Researchers identify the 'broken gate' causing unstoppable brain signals in severe childhood epilepsy

Florey researchers have discovered how a rare genetic mutation breaks a molecular "gate," causing the severely disabling developmental and epileptic encephalopathy (DEE) in infants.

Florey biophysicist Dr. Géza Berecki said DEE was a devastating condition that can start soon after birth, leading to severe disability or death.

"Sodium channels are large proteins located in the membranes of neurons that possess a mechanism that works a bit like a self-closing gate," Dr. Berecki said.

"In healthy individuals, this cellular gate briefly opens then shuts automatically to prevent sodium ions from continuously flowing into neurons. We have discovered that in certain forms of DEEs—caused by mutations in the gene encoding the neuronal sodium Nav1.2—the gate is always open, allowing the ions to flow continuously, leading to seizures."

The significant discovery is outlined in a paper published in Brain.

Dr. Berecki, the paper's first author, said precisely-timed sodium ion flow into neurons is part of normal brain signaling, but this is the first time researchers have shown that SCN2A mutations can cause uninterrupted sodium ion flow into neurons, leading to seizures.

"We worked with data of DEE patients in Australia and overseas, conducting experiments to measure neuronal function in cell samples and computer simulations of the mutation-affected protein," said Dr. Berecki, from The Florey's Ion Channels and Human Diseases Group.

"We found that the mutation in SCN2A that causes DEE disrupts fast inactivation of the Nav1.2 channel. This disrupts the brain's ability to shut down neuronal signals, causing an overall increase in brain excitability."

SCN2A is a very large gene which means it has immense potential for genetic variation.

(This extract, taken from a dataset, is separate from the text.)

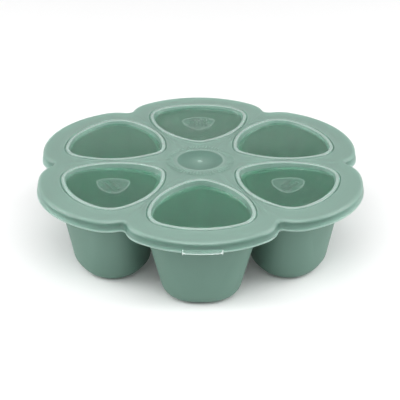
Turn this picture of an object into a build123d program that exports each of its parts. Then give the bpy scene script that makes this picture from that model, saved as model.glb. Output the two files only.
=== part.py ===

The number of distinct SCN2A mutations continues to grow as gene sequencing becomes more widespread.

Dr. Berecki said that The Florey's extensive research into genetic epilepsies, including SCN2A, not only deepens our understanding of ion channel diseases but also uncovers crucial new molecular interactions essential for the fast inactivation process in Nav1.2 channels.

"While these insights are significant for advancing fundamental science, they also hold promising therapeutic implications. Drugs capable of modifying the Nav1.2 inactivation mechanism may pave the way for more effective personalized treatment strategies for affected individuals," Dr. Berecki said.